Write out exactly the lines below that run from the one containing "Reconstruct the object" through the one containing "0.83), (1.0, 1.0)]", both included, with no other lines.

════════

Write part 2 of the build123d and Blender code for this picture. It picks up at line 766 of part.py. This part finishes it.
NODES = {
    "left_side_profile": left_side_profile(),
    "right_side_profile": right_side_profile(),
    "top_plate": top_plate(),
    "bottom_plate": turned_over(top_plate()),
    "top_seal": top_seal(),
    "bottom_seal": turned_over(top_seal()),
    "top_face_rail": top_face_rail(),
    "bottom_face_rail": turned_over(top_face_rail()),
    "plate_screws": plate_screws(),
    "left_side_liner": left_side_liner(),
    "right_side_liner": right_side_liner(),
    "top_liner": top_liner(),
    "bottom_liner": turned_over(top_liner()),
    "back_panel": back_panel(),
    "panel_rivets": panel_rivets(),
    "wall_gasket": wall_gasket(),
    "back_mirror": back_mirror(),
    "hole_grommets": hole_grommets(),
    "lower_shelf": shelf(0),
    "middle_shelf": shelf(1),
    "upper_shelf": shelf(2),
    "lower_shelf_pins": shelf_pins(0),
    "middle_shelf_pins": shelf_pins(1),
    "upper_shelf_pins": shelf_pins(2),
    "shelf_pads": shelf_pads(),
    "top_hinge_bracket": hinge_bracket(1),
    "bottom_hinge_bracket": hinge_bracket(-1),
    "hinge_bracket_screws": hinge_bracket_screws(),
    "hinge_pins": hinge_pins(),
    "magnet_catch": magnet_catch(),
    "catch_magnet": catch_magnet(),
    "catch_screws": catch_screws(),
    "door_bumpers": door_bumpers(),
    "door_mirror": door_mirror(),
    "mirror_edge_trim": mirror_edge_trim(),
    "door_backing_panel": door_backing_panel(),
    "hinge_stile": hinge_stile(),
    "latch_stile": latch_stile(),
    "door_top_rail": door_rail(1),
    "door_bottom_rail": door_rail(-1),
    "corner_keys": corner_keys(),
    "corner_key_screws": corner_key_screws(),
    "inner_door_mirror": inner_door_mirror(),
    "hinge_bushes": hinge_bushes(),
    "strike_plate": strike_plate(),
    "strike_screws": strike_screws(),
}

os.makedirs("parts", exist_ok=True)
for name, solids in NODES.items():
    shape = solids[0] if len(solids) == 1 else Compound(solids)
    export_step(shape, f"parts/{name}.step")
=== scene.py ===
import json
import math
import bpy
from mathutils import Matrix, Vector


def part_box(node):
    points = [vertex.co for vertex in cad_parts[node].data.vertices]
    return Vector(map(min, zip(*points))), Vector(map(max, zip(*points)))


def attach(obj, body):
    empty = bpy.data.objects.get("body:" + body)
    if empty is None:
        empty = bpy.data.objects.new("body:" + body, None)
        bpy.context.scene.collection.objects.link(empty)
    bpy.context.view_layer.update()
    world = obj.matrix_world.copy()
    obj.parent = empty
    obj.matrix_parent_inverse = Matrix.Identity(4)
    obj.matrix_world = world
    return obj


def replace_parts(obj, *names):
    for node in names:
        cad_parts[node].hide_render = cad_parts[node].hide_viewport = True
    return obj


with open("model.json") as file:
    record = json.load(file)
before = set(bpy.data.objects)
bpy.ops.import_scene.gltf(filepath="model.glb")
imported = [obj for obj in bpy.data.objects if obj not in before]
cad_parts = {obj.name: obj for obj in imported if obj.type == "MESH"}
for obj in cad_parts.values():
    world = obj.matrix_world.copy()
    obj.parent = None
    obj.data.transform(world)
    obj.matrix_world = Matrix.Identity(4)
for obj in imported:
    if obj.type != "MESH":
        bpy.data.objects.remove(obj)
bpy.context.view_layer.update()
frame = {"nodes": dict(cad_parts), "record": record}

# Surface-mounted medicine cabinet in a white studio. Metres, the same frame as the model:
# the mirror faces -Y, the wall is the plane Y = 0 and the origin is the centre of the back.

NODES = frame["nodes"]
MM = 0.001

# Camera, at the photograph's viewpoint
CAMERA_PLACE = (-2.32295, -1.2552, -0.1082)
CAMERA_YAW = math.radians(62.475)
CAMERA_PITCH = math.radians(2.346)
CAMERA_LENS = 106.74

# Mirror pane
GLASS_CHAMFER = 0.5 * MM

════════

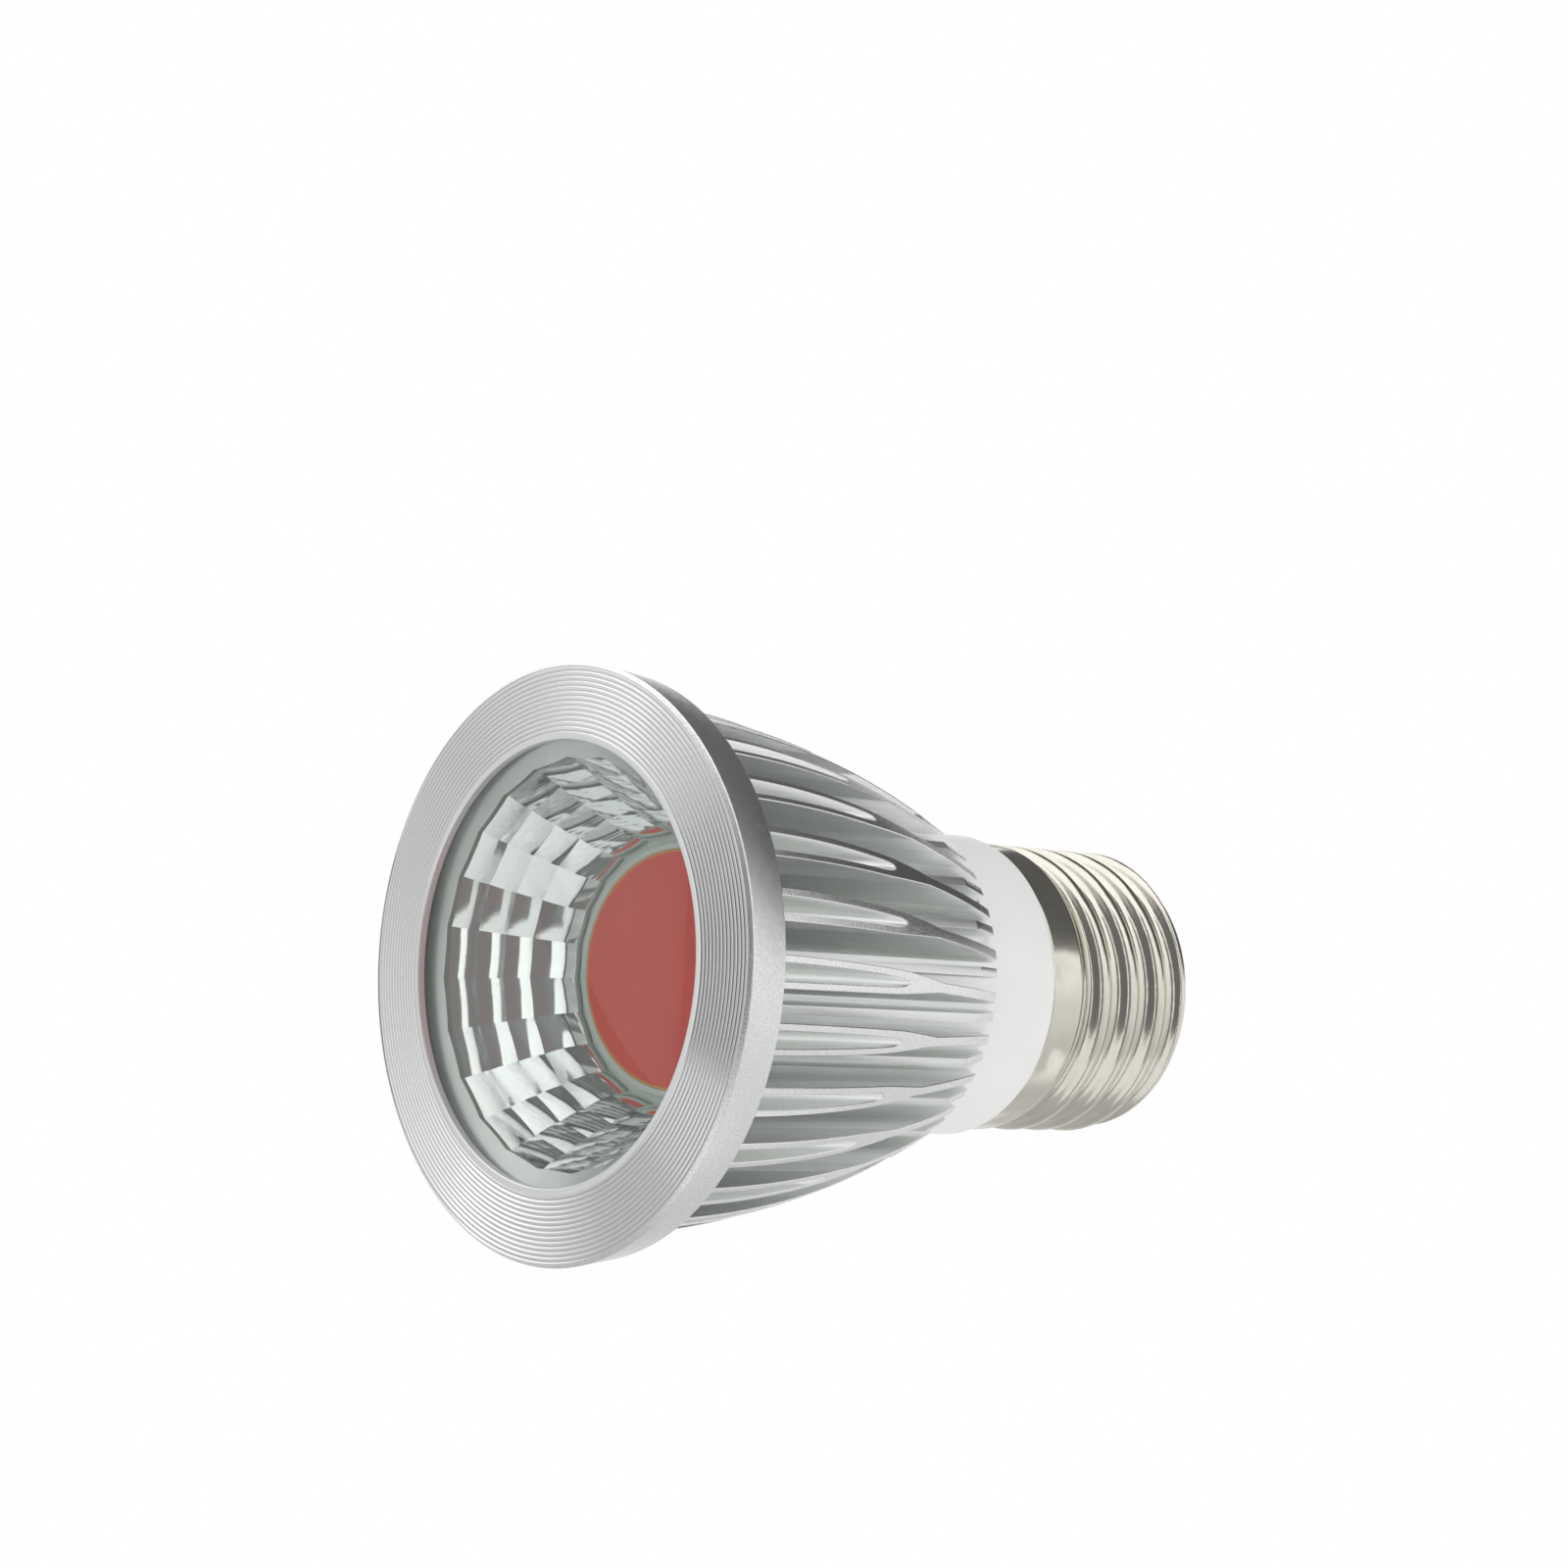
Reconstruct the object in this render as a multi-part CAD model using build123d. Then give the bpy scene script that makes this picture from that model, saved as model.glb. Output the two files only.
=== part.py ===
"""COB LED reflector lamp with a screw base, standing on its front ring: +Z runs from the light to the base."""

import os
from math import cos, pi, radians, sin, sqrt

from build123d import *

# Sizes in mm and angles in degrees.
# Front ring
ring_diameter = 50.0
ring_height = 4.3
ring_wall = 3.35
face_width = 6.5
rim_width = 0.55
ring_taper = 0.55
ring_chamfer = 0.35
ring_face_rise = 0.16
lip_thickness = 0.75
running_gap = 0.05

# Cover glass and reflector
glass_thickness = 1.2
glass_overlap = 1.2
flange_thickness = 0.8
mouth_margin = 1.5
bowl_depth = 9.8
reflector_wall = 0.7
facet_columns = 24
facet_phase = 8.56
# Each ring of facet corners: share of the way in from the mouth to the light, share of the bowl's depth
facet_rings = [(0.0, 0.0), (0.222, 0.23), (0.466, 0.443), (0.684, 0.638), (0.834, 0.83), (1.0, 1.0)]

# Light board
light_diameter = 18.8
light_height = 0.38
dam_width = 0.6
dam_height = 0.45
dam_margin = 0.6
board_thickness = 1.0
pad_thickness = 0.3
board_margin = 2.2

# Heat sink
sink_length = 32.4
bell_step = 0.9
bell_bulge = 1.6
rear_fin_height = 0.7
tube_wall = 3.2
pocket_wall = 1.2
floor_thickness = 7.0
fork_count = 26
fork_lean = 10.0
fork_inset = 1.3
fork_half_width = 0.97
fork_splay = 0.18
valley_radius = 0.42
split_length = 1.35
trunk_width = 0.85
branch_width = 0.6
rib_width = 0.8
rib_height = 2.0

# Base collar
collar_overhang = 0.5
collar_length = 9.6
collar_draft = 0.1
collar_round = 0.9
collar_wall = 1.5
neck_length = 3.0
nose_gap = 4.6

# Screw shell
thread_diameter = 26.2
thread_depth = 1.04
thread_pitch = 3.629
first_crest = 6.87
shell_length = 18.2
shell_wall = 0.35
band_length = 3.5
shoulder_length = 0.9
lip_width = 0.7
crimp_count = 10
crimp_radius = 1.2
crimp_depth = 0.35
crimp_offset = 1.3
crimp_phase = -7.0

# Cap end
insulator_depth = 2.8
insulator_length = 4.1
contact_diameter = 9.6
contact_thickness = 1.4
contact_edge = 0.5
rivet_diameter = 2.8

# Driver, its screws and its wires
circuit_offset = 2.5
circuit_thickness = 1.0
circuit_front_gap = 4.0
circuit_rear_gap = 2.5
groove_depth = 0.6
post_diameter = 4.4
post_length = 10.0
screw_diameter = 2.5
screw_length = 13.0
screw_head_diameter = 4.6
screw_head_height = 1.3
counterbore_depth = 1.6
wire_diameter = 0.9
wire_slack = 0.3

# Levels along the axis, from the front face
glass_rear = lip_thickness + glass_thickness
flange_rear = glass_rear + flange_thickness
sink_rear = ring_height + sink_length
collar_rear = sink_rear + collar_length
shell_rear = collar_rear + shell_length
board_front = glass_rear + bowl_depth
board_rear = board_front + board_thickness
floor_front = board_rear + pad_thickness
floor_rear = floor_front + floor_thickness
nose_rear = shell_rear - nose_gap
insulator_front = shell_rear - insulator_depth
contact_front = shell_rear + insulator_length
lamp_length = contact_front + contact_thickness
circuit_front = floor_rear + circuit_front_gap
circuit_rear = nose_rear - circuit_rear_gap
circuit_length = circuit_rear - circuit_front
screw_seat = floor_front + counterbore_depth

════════

* [Response below]
Reconstruct the object in this render as a multi-part CAD model using build123d. Then give the bpy scene script that makes this picture from that model, saved as model.glb. Output the two files only.
=== part.py ===
"""COB LED reflector lamp with a screw base, standing on its front ring: +Z runs from the light to the base."""

import os
from math import cos, pi, radians, sin, sqrt

from build123d import *

# Sizes in mm and angles in degrees.
# Front ring
ring_diameter = 50.0
ring_height = 4.3
ring_wall = 3.35
face_width = 6.5
rim_width = 0.55
ring_taper = 0.55
ring_chamfer = 0.35
ring_face_rise = 0.16
lip_thickness = 0.75
running_gap = 0.05

# Cover glass and reflector
glass_thickness = 1.2
glass_overlap = 1.2
flange_thickness = 0.8
mouth_margin = 1.5
bowl_depth = 9.8
reflector_wall = 0.7
facet_columns = 24
facet_phase = 8.56
# Each ring of facet corners: share of the way in from the mouth to the light, share of the bowl's depth
facet_rings = [(0.0, 0.0), (0.222, 0.23), (0.466, 0.443), (0.684, 0.638), (0.834, 0.83), (1.0, 1.0)]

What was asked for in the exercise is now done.